Wenn die Märkte profitabler werden, kann dies zur Konzentrierung der Lebensmittelproduktion in den Händen großer kommerzieller Farmen führen und dazu, dass die Wertschöpfungsketten von großen Verarbeitern und Einzelhändlern dominiert und die Kleinbauern ausgeschlossen werden.
Daher seien unterstützende Maßnahmen der Politik notwendig, um die steigende Nachfrage der Städte in nachhaltiges Wachstum sowie guten Marktzugang für Kleinbauern umzuwandeln.
Familienbetriebe, Infrastruktur, Kleinstädte und Dörfer
Die Studie schlägt daher drei Ansätze für unterstützende Maßnahmen vor: Erstens müsse sichergestellt werden, dass Kleinproduzenten aktiv teil daran haben können, die Bedürfnisse der Städte nach Nahrungsmitteln zu befriedigen. Einige Optionen wären beispielsweise eine Stärkung der Land- und Nutzungsrechte, gerechtere Zuliefererverträge und verbesserter Zugang zu Krediten.
Zweitens müsse die notwendige Infrastruktur aufgebaut werden, um die ländlichen Produktionsgebiete besser mit den urbanen Märkten zu verbinden. In vielen Ländern sei des Fehlen von guten Landstraßen, elektrischen Netzen, Lagermöglichkeiten und Kühltransporten ein Haupthindernis für Landwirte, die den städtischen Bedarf an frischem Obst, Gemüse, Fleisch und Milchprodukten decken wollen.

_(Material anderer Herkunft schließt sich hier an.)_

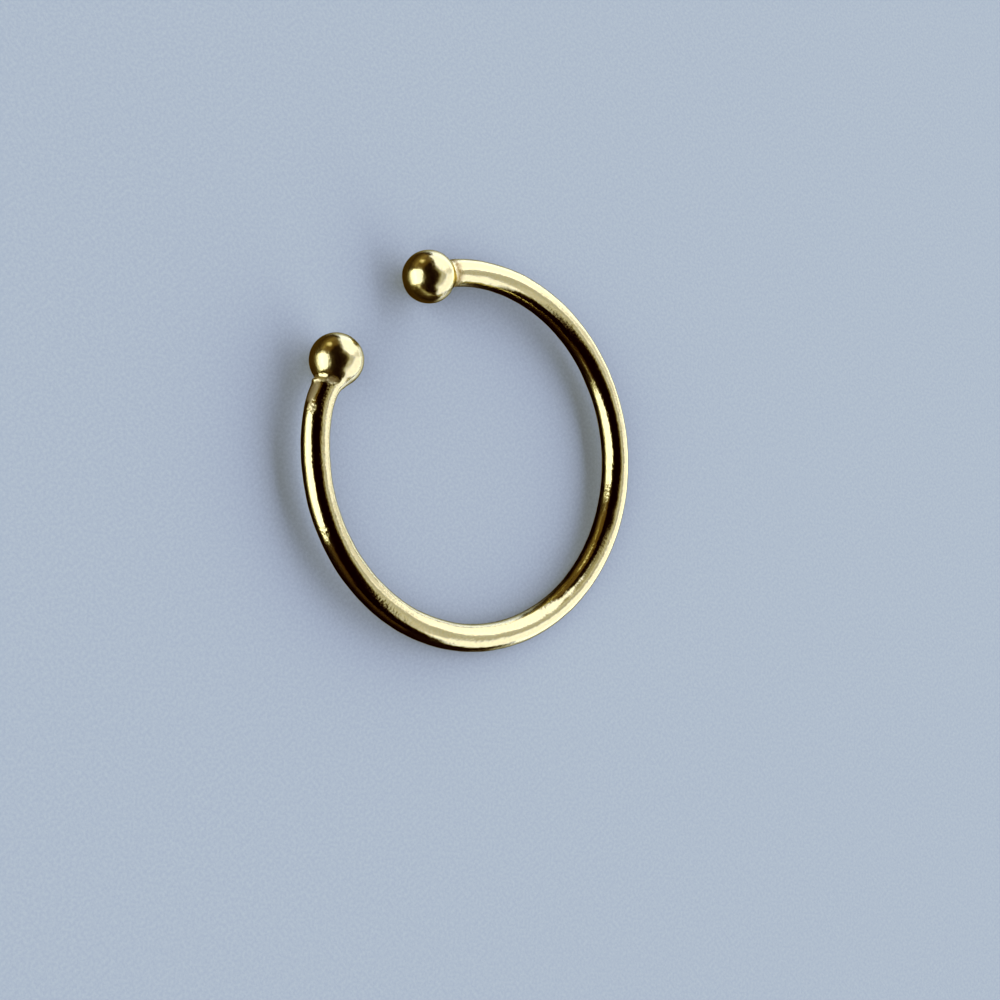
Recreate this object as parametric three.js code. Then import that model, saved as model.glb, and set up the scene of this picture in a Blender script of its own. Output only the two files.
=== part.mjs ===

Drittens sei es jedoch wichtig, nicht nur die Großstädte mit dem Land zu verbinden, sondern auch ein Netz zu dünner besiedelten städtischen Gebieten und Dörfern aufzubauen. Tatsächlich seien Kleinstädte und größere Dörfer ein vernachlässigter potenzieller Absatzmarkt für Lebensmittel, so der Bericht.
Im Jahr 1960 hätten 22 Prozent der Einwohner von Entwicklungsländern (460 Millionen Menschen) in Kleinstädten gewohnt. Im Jahr 2015 lag der Wert bereits bei 49 Prozent (3 Milliarden Menschen). In Entwicklungsländern sind städtische Gebiete relativ klein: Ungefähr 50 Prozent der Stadtbevölkerung, oder 1,45 Milliarden Menschen, leben nicht in Mega-Cities, sondern in Städten mit 500.000 Einwohnern oder weniger.
Es wird geschätzt, dass sich die Wertschöpfung auf städtischen Lebensmittelmärkten in Subsahara-Afrika zwischen 2010 und 2030 vervierfachen wird; von 313 Milliarden US-Dollar auf eine Billion Dollar.